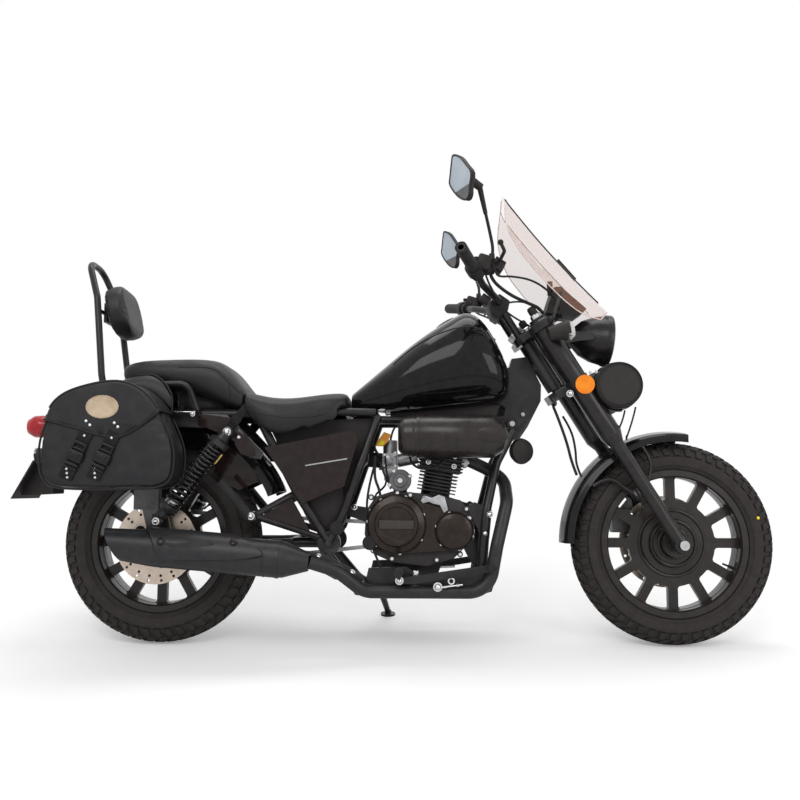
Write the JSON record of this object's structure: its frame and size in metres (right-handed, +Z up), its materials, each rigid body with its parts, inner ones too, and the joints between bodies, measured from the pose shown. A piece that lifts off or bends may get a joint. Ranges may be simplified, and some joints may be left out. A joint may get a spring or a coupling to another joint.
{
  "type": "cruiser motorcycle",
  "caption": "Single-cylinder cruiser motorcycle with windshield, saddlebags and backrest, parked leaning on its side stand; wheels, steering, stand and bag flaps move.",
  "frame": {"origin": "on the ground, at the middle of the leaning motorcycle's outer box", "axes": "+X forward, +Y to the rider's left, +Z up"},
  "size_m": [2.2815, 0.8554, 1.4102],
  "materials": {
    "black_steel": "satin black paint on steel tube",
    "gloss_paint": "gloss black paint",
    "fork_black": "gloss black enamel",
    "wheel_black": "black painted cast alloy",
    "engine_black": "black engine enamel on cast alloy",
    "engine_bronze": "dark bronze cast covers",
    "cast_alloy": "bare cast alloy",
    "bare_steel": "bare steel",
    "disc_steel": "ground steel disc",
    "shock_steel": "black springs, chrome rods",
    "exhaust_black": "matt heat-proof black",
    "black_plastic": "matt black plastic",
    "gloss_plastic": "gloss black plastic",
    "red_lens": "red lens plastic",
    "clear_plastic": "clear, faintly pink sheet",
    "grip_rubber": "ribbed rubber",
    "seat_leather": "smooth black seat cover",
    "bag_leather": "black leather with white-grey grain",
    "tyre": "black tyre rubber"
  },
  "bodies": {
    "chassis": {"frame": "black_steel", "subframe": "black_steel", "swingarm": "black_steel", "rear_axle": "bare_steel", "engine_crankcase": "engine_black", "engine_covers": "engine_bronze", "cylinder": "engine_black", "cylinder_head": "engine_black", "carburettor": "cast_alloy", "air_canister": "black_plastic", "exhaust": "exhaust_black", "fuel_tank": "gloss_paint", "rider_seat": "seat_leather", "pillion_seat": "seat_leather", "sissy_bar": "black_steel", "backrest_pad": "seat_leather", "side_covers": "gloss_plastic", "rear_fender": "gloss_paint", "rear_lamps": "red_lens", "plate_bracket": "black_plastic", "saddlebag_right": "bag_leather", "saddlebag_left": "bag_leather", "bag_yoke": "bag_leather", "shock_absorbers": "shock_steel", "foot_controls": "black_steel", "drive_chain": "bare_steel", "rear_caliper": "cast_alloy", "horn": "black_plastic"},
    "steering": {"yokes": "black_steel", "fork_legs": "fork_black", "front_axle": "bare_steel", "handlebar": "black_steel", "hand_controls": "grip_rubber", "mirrors": "black_plastic", "headlight": "black_steel", "front_brackets": "black_steel", "windshield": "clear_plastic", "instrument_pod": "black_plastic", "front_fender": "gloss_paint", "tool_bag": "bag_leather", "front_signals": "black_plastic", "front_caliper": "cast_alloy"},
    "front_wheel": {"front_tyre": "tyre", "front_rim": "wheel_black", "front_disc": "disc_steel"},
    "rear_wheel": {"rear_tyre": "tyre", "rear_rim": "wheel_black", "rear_disc": "disc_steel", "rear_sprocket": "disc_steel"},
    "side_stand": {"side_stand": "black_steel"},
    "flap_right": {"flap_right": "bag_leather"},
    "flap_left": {"flap_left": "bag_leather"}
  },
  "joints": [
    {"name": "steering_head", "type": "hinge", "parent": "chassis", "child": "steering", "pos_m": [0.45578, -0.06003, 0.83043], "axis": [-0.5225, 0.1407, 0.8409], "range_deg": [-35, 35]},
    {"name": "front_wheel_spin", "type": "hinge", "parent": "steering", "child": "front_wheel", "pos_m": [0.839, -0.14903, 0.2986], "axis": [0, 0.9863, -0.165], "continuous": true},
    {"name": "rear_wheel_spin", "type": "hinge", "parent": "chassis", "child": "rear_wheel", "pos_m": [-0.701, -0.14934, 0.29675], "axis": [0, 0.9863, -0.165], "continuous": true},
    {"name": "stand_hinge", "type": "hinge", "parent": "chassis", "child": "side_stand", "pos_m": [-0.051, -0.02334, 0.12877], "axis": [0, 0.7955, 0.606], "range_deg": [0, 92]},
    {"name": "flap_hinge_right", "type": "hinge", "parent": "chassis", "child": "flap_right", "pos_m": [-0.701, -0.26474, 0.77346], "axis": [-1, 0, 0], "range_deg": [0, 100]},
    {"name": "flap_hinge_left", "type": "hinge", "parent": "chassis", "child": "flap_left", "pos_m": [-0.701, 0.11498, 0.70991], "axis": [1, 0, 0], "range_deg": [0, 100]}
  ]
}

TO BE DONE
Out of the material above, select every line that holds the string "with".

OUTPUT BELOW
Write the JSON record of this object's structure: its frame and size in metres (right-handed, +Z up), its materials, each rigid body with its parts, inner ones too, and the joints between bodies, measured from the pose shown. A piece that lifts off or bends may get a joint. Ranges may be simplified, and some joints may be left out. A joint may get a spring or a coupling to another joint.
  "caption": "Single-cylinder cruiser motorcycle with windshield, saddlebags and backrest, parked leaning on its side stand; wheels, steering, stand and bag flaps move.",
    "bag_leather": "black leather with white-grey grain",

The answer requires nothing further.